Output the full listing word for word.

— begin SUPPLIED MATERIAL —

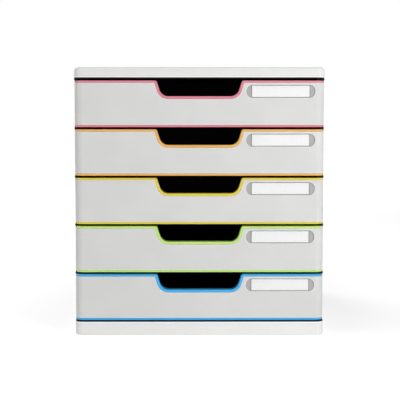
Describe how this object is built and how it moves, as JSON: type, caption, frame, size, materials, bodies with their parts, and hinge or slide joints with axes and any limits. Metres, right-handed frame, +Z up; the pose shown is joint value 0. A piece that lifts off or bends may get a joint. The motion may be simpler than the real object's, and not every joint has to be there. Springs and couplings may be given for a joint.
{
  "type": "desk drawer tower",
  "caption": "Low desk tower of sliding drawers with wide flat fronts, coloured edges, a finger cut-out and a label on each front.",
  "frame": {"origin": "under the middle of the feet, on the surface that the tower stands on", "axes": "+Z up; the drawer fronts face -Y; +X to the right as seen from the front"},
  "size_m": [0.28, 0.35, 0.3],
  "materials": {
    "light_grey_plastic": "smooth moulded plastic, satin",
    "panel_grey_plastic": "fine spark-eroded grain, matte",
    "black_plastic": "fine grain, satin",
    "tray_plastic": "smooth moulded plastic, satin",
    "foot_rubber": "moulded rubber, matte",
    "white_card": "uncoated white card",
    "clear_window": "clear moulded plastic, polished",
    "red_edge": "smooth tinted plastic, soft gloss",
    "orange_edge": "smooth tinted plastic, soft gloss",
    "yellow_edge": "smooth tinted plastic, soft gloss",
    "green_edge": "smooth tinted plastic, soft gloss",
    "blue_edge": "smooth tinted plastic, soft gloss"
  },
  "bodies": {
    "casing": {"top_cover": "light_grey_plastic", "base_plinth": "light_grey_plastic", "casing_floor": "black_plastic", "casing_ceiling": "black_plastic", "left_side_panel": "black_plastic", "right_side_panel": "black_plastic", "back_panel": "black_plastic", "front_left_foot": "foot_rubber", "front_right_foot": "foot_rubber", "rear_left_foot": "foot_rubber", "rear_right_foot": "foot_rubber"},
    "drawer_1": {"drawer_1_tray": "tray_plastic", "drawer_1_front_frame": "red_edge", "drawer_1_front_panel": "panel_grey_plastic", "drawer_1_label_card": "white_card", "drawer_1_label_window": "clear_window"},
    "drawer_2": {"drawer_2_tray": "tray_plastic", "drawer_2_front_frame": "orange_edge", "drawer_2_front_panel": "panel_grey_plastic", "drawer_2_label_card": "white_card", "drawer_2_label_window": "clear_window"},
    "drawer_3": {"drawer_3_tray": "tray_plastic", "drawer_3_front_frame": "yellow_edge", "drawer_3_front_panel": "panel_grey_plastic", "drawer_3_label_card": "white_card", "drawer_3_label_window": "clear_window"},
    "drawer_4": {"drawer_4_tray": "tray_plastic", "drawer_4_front_frame": "green_edge", "drawer_4_front_panel": "panel_grey_plastic", "drawer_4_label_card": "white_card", "drawer_4_label_window": "clear_window"},
    "drawer_5": {"drawer_5_tray": "tray_plastic", "drawer_5_front_frame": "blue_edge", "drawer_5_front_panel": "panel_grey_plastic", "drawer_5_label_card": "white_card", "drawer_5_label_window": "clear_window"}
  },
  "joints": [
    {"name": "drawer_1_slide", "type": "slide", "parent": "casing", "child": "drawer_1", "axis": [0, -1, 0], "range_m": [0, 0.26]},
    {"name": "drawer_2_slide", "type": "slide", "parent": "casing", "child": "drawer_2", "axis": [0, -1, 0], "range_m": [0, 0.26]},
    {"name": "drawer_3_slide", "type": "slide", "parent": "casing", "child": "drawer_3", "axis": [0, -1, 0], "range_m": [0, 0.26]},
    {"name": "drawer_4_slide", "type": "slide", "parent": "casing", "child": "drawer_4", "axis": [0, -1, 0], "range_m": [0, 0.26]},
    {"name": "drawer_5_slide", "type": "slide", "parent": "casing", "child": "drawer_5", "axis": [0, -1, 0], "range_m": [0, 0.26]}
  ]
}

— end SUPPLIED MATERIAL —

■ RESULT ■
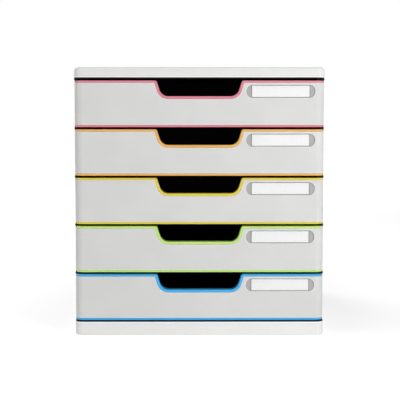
Describe how this object is built and how it moves, as JSON: type, caption, frame, size, materials, bodies with their parts, and hinge or slide joints with axes and any limits. Metres, right-handed frame, +Z up; the pose shown is joint value 0. A piece that lifts off or bends may get a joint. The motion may be simpler than the real object's, and not every joint has to be there. Springs and couplings may be given for a joint.
{
  "type": "desk drawer tower",
  "caption": "Low desk tower of sliding drawers with wide flat fronts, coloured edges, a finger cut-out and a label on each front.",
  "frame": {"origin": "under the middle of the feet, on the surface that the tower stands on", "axes": "+Z up; the drawer fronts face -Y; +X to the right as seen from the front"},
  "size_m": [0.28, 0.35, 0.3],
  "materials": {
    "light_grey_plastic": "smooth moulded plastic, satin",
    "panel_grey_plastic": "fine spark-eroded grain, matte",
    "black_plastic": "fine grain, satin",
    "tray_plastic": "smooth moulded plastic, satin",
    "foot_rubber": "moulded rubber, matte",
    "white_card": "uncoated white card",
    "clear_window": "clear moulded plastic, polished",
    "red_edge": "smooth tinted plastic, soft gloss",
    "orange_edge": "smooth tinted plastic, soft gloss",
    "yellow_edge": "smooth tinted plastic, soft gloss",
    "green_edge": "smooth tinted plastic, soft gloss",
    "blue_edge": "smooth tinted plastic, soft gloss"
  },
  "bodies": {
    "casing": {"top_cover": "light_grey_plastic", "base_plinth": "light_grey_plastic", "casing_floor": "black_plastic", "casing_ceiling": "black_plastic", "left_side_panel": "black_plastic", "right_side_panel": "black_plastic", "back_panel": "black_plastic", "front_left_foot": "foot_rubber", "front_right_foot": "foot_rubber", "rear_left_foot": "foot_rubber", "rear_right_foot": "foot_rubber"},
    "drawer_1": {"drawer_1_tray": "tray_plastic", "drawer_1_front_frame": "red_edge", "drawer_1_front_panel": "panel_grey_plastic", "drawer_1_label_card": "white_card", "drawer_1_label_window": "clear_window"},
    "drawer_2": {"drawer_2_tray": "tray_plastic", "drawer_2_front_frame": "orange_edge", "drawer_2_front_panel": "panel_grey_plastic", "drawer_2_label_card": "white_card", "drawer_2_label_window": "clear_window"},
    "drawer_3": {"drawer_3_tray": "tray_plastic", "drawer_3_front_frame": "yellow_edge", "drawer_3_front_panel": "panel_grey_plastic", "drawer_3_label_card": "white_card", "drawer_3_label_window": "clear_window"},
    "drawer_4": {"drawer_4_tray": "tray_plastic", "drawer_4_front_frame": "green_edge", "drawer_4_front_panel": "panel_grey_plastic", "drawer_4_label_card": "white_card", "drawer_4_label_window": "clear_window"},
    "drawer_5": {"drawer_5_tray": "tray_plastic", "drawer_5_front_frame": "blue_edge", "drawer_5_front_panel": "panel_grey_plastic", "drawer_5_label_card": "white_card", "drawer_5_label_window": "clear_window"}
  },
  "joints": [
    {"name": "drawer_1_slide", "type": "slide", "parent": "casing", "child": "drawer_1", "axis": [0, -1, 0], "range_m": [0, 0.26]},
    {"name": "drawer_2_slide", "type": "slide", "parent": "casing", "child": "drawer_2", "axis": [0, -1, 0], "range_m": [0, 0.26]},
    {"name": "drawer_3_slide", "type": "slide", "parent": "casing", "child": "drawer_3", "axis": [0, -1, 0], "range_m": [0, 0.26]},
    {"name": "drawer_4_slide", "type": "slide", "parent": "casing", "child": "drawer_4", "axis": [0, -1, 0], "range_m": [0, 0.26]},
    {"name": "drawer_5_slide", "type": "slide", "parent": "casing", "child": "drawer_5", "axis": [0, -1, 0], "range_m": [0, 0.26]}
  ]
}